Jonathan Mee
I've written a toy example to try to help me understand this. Given the following string:
const char input[] = "if (KnR)\n"
"\tfoo();\n"
"if (spaces) {\n"
" foo();\n"
"}\n"
"if (allman)\n"
"{\n"
"\tfoo();\n"
"}\n"
"if (horstmann)\n"
"{\tfoo();\n"
"}\n"
"if (pico)\n"
"{\tfoo(); }\n"
"if (whitesmiths)\n"
"\t{\n"
"\tfoo();\n"
"\t}\n";
If I'm using the following: `const regex r("(.+?)\\s*\\{?\\s*(.+?;)\\s*\\}?\\s*")` How can I find the begin and end position of all of the first capture in `input` and of all the second capture in `input`?
So for example I expect capture 1 to have the following ranges:
1. 0 to 8
1. 17 to 28
1. 44 to 55
1. 68 to 82
1. 94 to 103
1. 115 to 131
And I expect capture 2 to have the following ranges:
1. 10 to 16
1. 35 to 41
1. 59 to 65
1. 85 to 91
1. 106 to 112
1. 136 to 142
Top Answer
Jonathan Mee
We should start by talking about [`std::match_results`](https://en.cppreference.com/w/cpp/regex/match_results) which is what `std::regex_match` or `std::regex_search` would store the function results into. Provided the regex suceeded it will contain [`std::match_results::size`](https://en.cppreference.com/w/cpp/regex/match_results/size) [`std::sub_match`](https://en.cppreference.com/w/cpp/regex/sub_match)s. Provided that the function generating the `std::match_results` succeeded there will be a 1-to-1 mapping from the captures in the regex to the `std::sub_match`s in the `std::match_results`. When indexing a `std::match_results`' `std::sub_match`s:
* The `std::sub_match`s at indices less than 0 contain the portion of the matched string which precededs the first matched character of the entire regex
* The `std::sub_match` at index 0 contains the portion of the string matched by the entire regex
* The `std::sub_match`s greater than 0 and less than `std::match_results::size` contain the portion of the string matched by the regex's corresponding 1-based capture
* The `std::sub_match`s greater than or equal to `std::match_results::size` contain the portion of the string which follows the last matched character of the entire regex
We can use a [`std::regex_iterator`](https://en.cppreference.com/w/cpp/regex/regex_iterator).
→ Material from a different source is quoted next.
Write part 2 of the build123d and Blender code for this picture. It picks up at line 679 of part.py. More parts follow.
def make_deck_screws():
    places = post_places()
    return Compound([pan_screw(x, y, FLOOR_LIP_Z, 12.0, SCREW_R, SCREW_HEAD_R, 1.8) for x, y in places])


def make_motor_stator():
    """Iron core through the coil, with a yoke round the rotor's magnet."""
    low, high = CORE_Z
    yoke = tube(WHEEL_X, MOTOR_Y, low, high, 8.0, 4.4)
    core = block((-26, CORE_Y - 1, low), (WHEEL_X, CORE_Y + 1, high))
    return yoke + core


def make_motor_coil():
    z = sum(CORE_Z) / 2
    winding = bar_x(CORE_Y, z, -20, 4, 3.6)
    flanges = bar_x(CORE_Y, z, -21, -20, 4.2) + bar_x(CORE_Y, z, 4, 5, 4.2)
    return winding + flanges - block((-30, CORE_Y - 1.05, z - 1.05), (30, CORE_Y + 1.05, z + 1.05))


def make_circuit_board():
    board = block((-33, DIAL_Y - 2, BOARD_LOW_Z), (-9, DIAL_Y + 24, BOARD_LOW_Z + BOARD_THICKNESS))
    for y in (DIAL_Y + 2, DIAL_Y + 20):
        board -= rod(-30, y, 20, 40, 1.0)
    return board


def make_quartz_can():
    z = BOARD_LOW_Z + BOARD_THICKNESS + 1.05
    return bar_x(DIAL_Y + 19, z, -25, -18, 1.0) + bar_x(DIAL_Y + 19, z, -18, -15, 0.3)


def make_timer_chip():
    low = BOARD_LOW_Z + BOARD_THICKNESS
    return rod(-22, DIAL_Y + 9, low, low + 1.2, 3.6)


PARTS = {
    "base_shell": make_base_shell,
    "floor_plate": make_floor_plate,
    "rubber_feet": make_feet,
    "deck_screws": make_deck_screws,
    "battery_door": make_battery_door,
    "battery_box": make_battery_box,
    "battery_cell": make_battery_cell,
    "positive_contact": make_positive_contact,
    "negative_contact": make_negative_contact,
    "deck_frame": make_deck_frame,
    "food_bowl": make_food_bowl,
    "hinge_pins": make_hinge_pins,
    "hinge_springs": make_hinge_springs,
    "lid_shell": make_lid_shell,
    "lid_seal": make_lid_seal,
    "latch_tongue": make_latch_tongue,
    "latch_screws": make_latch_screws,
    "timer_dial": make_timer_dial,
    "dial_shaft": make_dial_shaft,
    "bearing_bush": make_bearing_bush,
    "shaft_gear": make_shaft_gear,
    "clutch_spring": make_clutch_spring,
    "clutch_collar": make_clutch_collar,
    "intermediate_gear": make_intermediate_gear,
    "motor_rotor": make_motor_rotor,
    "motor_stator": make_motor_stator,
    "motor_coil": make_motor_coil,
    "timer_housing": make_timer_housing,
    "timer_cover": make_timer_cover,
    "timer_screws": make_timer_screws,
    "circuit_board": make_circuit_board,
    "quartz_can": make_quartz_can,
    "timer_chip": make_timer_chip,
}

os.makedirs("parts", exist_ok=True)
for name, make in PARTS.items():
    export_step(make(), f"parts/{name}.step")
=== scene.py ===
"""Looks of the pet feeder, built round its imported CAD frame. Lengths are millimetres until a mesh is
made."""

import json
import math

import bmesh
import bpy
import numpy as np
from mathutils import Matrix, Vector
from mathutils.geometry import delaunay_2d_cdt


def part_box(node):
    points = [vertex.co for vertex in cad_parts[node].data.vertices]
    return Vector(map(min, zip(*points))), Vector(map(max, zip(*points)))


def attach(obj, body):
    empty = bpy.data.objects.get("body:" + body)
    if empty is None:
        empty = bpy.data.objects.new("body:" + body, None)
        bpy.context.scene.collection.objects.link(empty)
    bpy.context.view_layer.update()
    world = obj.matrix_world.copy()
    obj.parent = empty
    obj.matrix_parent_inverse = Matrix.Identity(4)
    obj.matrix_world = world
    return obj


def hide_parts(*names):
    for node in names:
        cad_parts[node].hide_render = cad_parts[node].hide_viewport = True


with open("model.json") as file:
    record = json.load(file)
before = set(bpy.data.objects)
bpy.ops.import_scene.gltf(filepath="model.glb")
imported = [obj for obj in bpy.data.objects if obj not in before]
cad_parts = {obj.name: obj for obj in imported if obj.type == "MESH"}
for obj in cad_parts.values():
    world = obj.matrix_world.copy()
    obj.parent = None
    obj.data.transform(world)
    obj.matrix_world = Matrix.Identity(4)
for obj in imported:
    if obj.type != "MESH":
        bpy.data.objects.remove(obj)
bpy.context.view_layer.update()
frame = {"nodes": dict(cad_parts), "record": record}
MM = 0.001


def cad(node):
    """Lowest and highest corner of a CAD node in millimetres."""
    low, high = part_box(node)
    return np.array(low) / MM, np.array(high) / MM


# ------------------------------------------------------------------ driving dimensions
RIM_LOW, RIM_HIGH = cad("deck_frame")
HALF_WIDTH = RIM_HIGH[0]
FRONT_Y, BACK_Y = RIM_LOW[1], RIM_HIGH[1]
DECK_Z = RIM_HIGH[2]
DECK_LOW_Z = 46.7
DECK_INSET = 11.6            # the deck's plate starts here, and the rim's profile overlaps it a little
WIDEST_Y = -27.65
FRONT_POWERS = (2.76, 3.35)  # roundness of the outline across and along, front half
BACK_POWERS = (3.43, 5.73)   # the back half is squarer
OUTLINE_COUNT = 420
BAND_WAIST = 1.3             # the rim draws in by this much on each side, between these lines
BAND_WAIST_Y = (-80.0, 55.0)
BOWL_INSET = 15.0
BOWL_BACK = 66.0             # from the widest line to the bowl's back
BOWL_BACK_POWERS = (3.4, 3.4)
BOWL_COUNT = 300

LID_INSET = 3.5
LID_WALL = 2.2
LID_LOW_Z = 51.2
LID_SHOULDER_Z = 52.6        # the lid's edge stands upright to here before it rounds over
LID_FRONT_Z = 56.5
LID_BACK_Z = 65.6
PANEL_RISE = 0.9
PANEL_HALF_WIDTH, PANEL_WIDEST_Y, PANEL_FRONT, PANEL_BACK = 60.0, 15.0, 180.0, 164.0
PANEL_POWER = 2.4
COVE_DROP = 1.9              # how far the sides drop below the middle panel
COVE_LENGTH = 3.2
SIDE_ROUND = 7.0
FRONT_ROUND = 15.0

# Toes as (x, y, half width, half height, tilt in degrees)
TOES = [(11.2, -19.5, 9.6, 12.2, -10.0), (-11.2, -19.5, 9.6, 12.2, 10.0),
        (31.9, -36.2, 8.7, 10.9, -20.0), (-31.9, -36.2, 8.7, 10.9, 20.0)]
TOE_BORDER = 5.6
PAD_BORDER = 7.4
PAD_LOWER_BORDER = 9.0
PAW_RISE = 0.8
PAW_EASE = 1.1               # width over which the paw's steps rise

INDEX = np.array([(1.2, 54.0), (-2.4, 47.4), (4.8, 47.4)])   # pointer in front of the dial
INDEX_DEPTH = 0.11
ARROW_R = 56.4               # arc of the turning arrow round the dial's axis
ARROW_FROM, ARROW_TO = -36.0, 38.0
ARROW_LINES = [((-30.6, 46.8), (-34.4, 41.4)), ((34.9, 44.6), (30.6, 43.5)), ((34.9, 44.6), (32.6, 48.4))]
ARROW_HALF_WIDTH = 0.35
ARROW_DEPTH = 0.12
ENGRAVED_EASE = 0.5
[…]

To obtain the `std::match_results`s from the 1^st^ capture we could do:
const std::vector<std::cmatch> output = { std::cregex_iterator(std::cbegin(input), std::cend(input), r), std::cregex_iterator() };
To obtain the matched range from these `std::cmatch`s you can use the `position` method to find the offset and the `length` method to find the size of the match, simply provide these methods the index of the desired capture.
So for example the 1^st^ captures offset in the 1^st^ match could be found by doing: `output.front().position(1)`
The length of this match could be found by doing: `output.front().length(1)`
These could be added together to find the end of the range.
[**Live Example**](https://ideone.com/x0Ekkt)